Yet another shoe question
March 15, 2015 3:44 PM   Subscribe

I just finished my PhD (yay!) and want to buy some grown-up shoes (hmmm). I am very picky. Shoe me!

I am looking for shoes (not sandals or boots) suitable for disguising myself as an adult. I wear a women's size 7 US, but I'm open to men's shoes if they come in my size. My style is androgynous/minimal. I have these and like them a lot, but they're too hot for summer and look weird with some of my jeans. Also, I want:

- Not leather, since I'm vegetarian. They don't need to be certified vegan, though that would be nice.
- Ethical manufacturing and recycled or renewable materials are a big plus.
- No heel of any kind. Maybe like 1/4 inch. Maybe. Also, not clompy. This rules out a lot of the Dr Martens vegan shoes.
- Not highly gendered either way -- no Mary Janes, and no square-toed man shoes.
- Preferably black or gray.
- Appropriate for a semi-casual office, conferences, etc. Not too casual or outdoorsy.
- Comfortable. My feet are delicate flowers, and any shoes other than sneakers usually take me several painful weeks to break in. Some sneakers too, actually.
- Durable and at least somewhat weather-resistant.
- Under $150 or so.

I was looking at these, but can you do better?
posted by zeptoweasel to Clothing, Beauty, & Fashion (7 answers total) 1 user marked this as a favorite
Try Earth brand. I think they fit all your criteria. I dig mine which I bought at Whole Foods. Specialty shoe stores have them in stock or major websites like QVC and Nordstrom.
posted by Lil Bit of Pepper at 3:51 PM on March 15, 2015

Best answer: A thought from someone in your shoes [groan, sorry]. Androgynous / gender bending vegetarian academic, not that into fashion but I always want some kickass solid shoes to take the outfit up a notch.

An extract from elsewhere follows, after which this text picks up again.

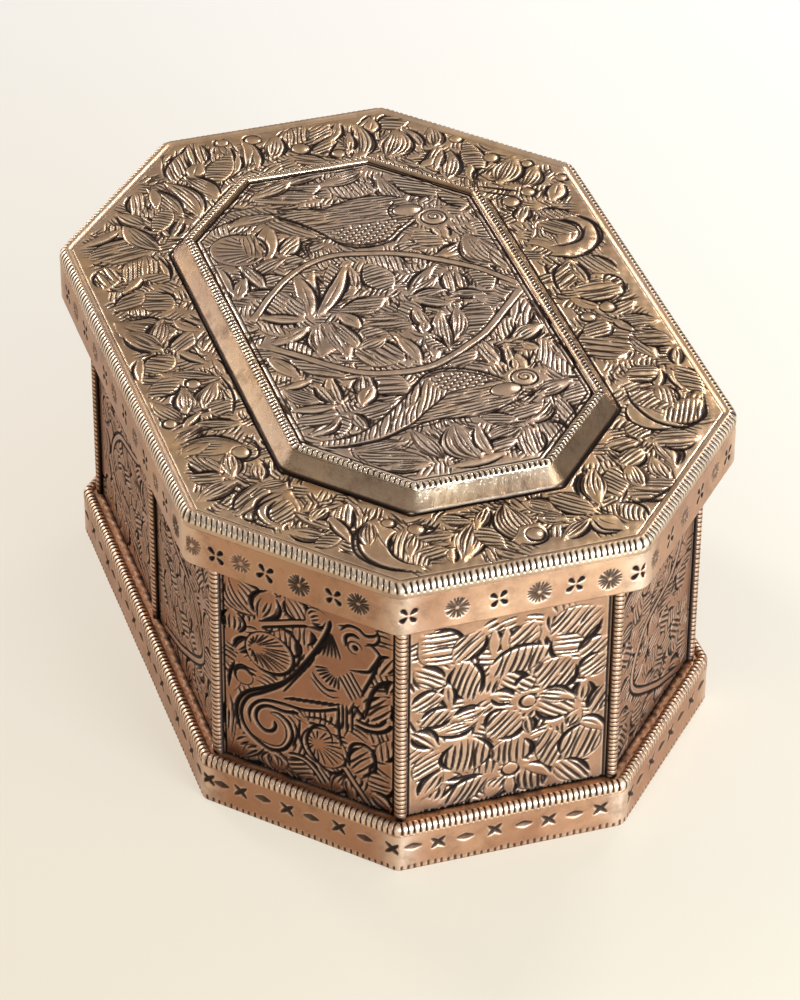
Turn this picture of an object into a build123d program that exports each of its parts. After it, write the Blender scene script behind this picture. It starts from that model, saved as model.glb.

Are you absolutely certain about the no-leather requirement? My partner and I went through about 10 different pairs of fairly high end vegetarian (faux leather) shoes from Moo Shoes, Sudo Shoes and even ordering some from overseas. They all looked like crap within a year. The finish would flake off, the creases would look much dirtier and uneven, and they couldn't be polished like leather shoes. They don't breathe well and sometimes dry in weird ways. We realized we were wearing fairly expensive shoes that did not really look or feel expensive, and replacing them much faster, which caused its own issues with guilt from participating in the industry of disposable fashion.

After some research and consultation with many vegan and vegetarian friends, they had found the same thing. We decided that buying two pairs of really solid leather shoes that can be polished, resoled, made waterproof and generally maintained for years was more ethically and environmentally friendly than replacing 4 pairs of shoes a year and having them look crappy over much of that time.

Apparently some leather shoes are created from the byproducts of the meat industry, which means that the leather was going to be 'wasted' by the meat industry and the animal was not raised specifically for the footwear industry. I never really found much evidence of this, and it makes some sense but perhaps isn't the case for higher end shoes. In any case, this road is not a perfect solution, but it's been a good decision for us at this time. Another benefit is that it has removed the stress over "my shoes look terrible already!" out of our life and we're both wearing much more sustainable and comfortable footwear.

This was about three years ago, so maybe the microfiber and faux-leather materials have improved - I certainly hope so. MooShoes has a decent return policy so it's worth ordering a few and trying them on.

Keep in mind this is for dressy / urban footwear, not canvas sneakers. Those are totally fine to get for very casual outfits, and many of them are vegetarian by default.

If you're interested in leather options, let me know, and I'd be happy to dig up some of the best value-for-money options that I've found.
posted by barnone at 4:01 PM on March 15, 2015 [2 favorites]

Response by poster: Yes, I'd consider leather shoes if that's the only way to get the ethical-durable-attractive trifecta.
posted by zeptoweasel at 4:09 PM on March 15, 2015

I used to wear Camper shoes in graduate school because they were comfy, decently professional and pretty well made too. agree that durable would be a challenge for dressier shoes if they aren't leather.
posted by citron at 8:25 PM on March 15, 2015

Seconding Campers. If you are willing to go leather, their leather shoes last years...and years and years and years and years....
posted by Toddles at 8:47 PM on March 15, 2015

I'm not sure how you get comfortable and durable without a certain amount of clompy -- having a thick sole enables more shock absorption and arch support without the padding that deteriorates faster than any other part of the shoe. So I'd suggest Sanita or Dansko Professionals; they're available vegan or leather and they're unisex, and it's possible to find them on sale (though that mostly applies to the weirder prints rather than the normal solid colors.)
posted by asperity at 1:20 PM on March 16, 2015

I'd go with a loafer. Not gendered at all, very classy, good for casual as well as professional environments. Always flat. Good in warm weather all the way to cool, can be worn with or without socks. Found easily in black, brown, and colors.

You can look for a pleather or cloth one if you want something not in leather.